Leipzig wurde durch Gesetz vom 21. November 1997 als neuer Sitz des Bundesverwaltungsgerichts bestimmt. § 2 der Verwaltungsgerichtsordnung wurde entsprechend geändert. Der offizielle Tag des Sitzwechsels des Bundesverwaltungsgerichts von Berlin nach Leipzig und der Wehrdienstsenate von München nach Leipzig wurde durch die Bundesministerin der Justiz durch Rechtsverordnung vom 24. Juni 2002 auf den 26. August 2002 festgelegt.[4] Das jüngste Kapitel in der Geschichte des Bundesverwaltungsgerichts ist somit mit der Nutzung des einstigen Reichsgerichtsgebäudes in Leipzig verbunden – es begann offiziell mit der feierlichen Einweihung des Gebäudes als Bundesverwaltungsgericht am 12. September 2002.[5]

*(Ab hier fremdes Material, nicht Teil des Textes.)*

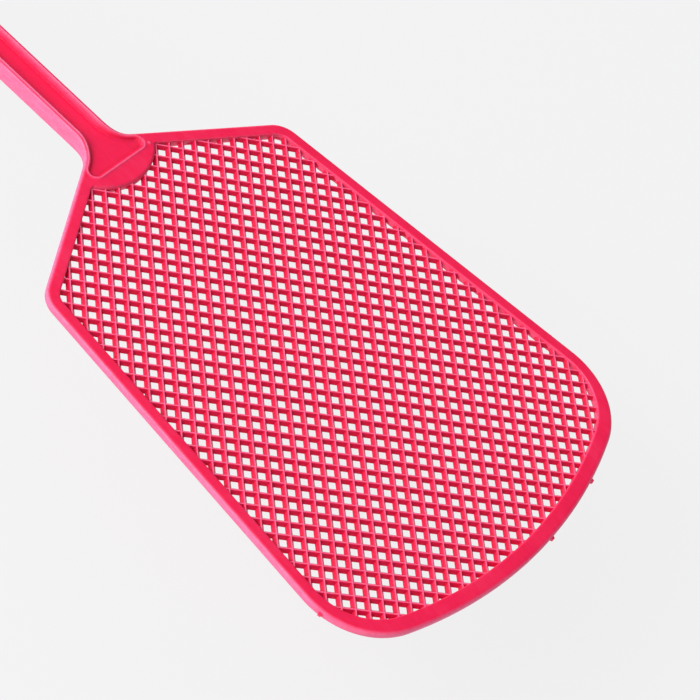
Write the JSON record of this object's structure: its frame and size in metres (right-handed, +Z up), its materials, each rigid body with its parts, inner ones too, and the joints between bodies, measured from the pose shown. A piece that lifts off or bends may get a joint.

Gerichtsorganisation und Spruchkörper
Beim Bundesverwaltungsgericht sind derzeit 14 Senate eingerichtet: elf Revisionssenate, zwei Wehrdienstsenate und ein Fachsenat (zu letzterem: § 189 i. V. m. § 99 Abs. 2 VwGO). Früher existierten zudem drei Disziplinarsenate, die 1971, 2004 und 2015 aufgelöst wurden. Bei den Revisionssenaten sind fünf bis sieben Berufsrichter eingesetzt; Entscheidungen ergehen in der Besetzung von fünf Richtern, bei Beschlüssen außerhalb der mündlichen Verhandlung in der Besetzung von drei Richtern (§ 10 Abs. 3 VwGO). Bei den Wehrdienstsenaten sind drei Berufsrichter eingesetzt; sie entscheiden im Falle mündlicher Verhandlung unter Hinzuziehung zweier ehrenamtlicher Richter aus dem Kreis der Bundeswehr. Beim Fachsenat sind, parallel zu ihrer Zugehörigkeit zu einem der anderen Senate, vier Berufsrichter eingesetzt; er entscheidet in der Besetzung mit drei Richtern. Am Bundesverwaltungsgericht sind insgesamt 59 Berufsrichter planmäßig tätig.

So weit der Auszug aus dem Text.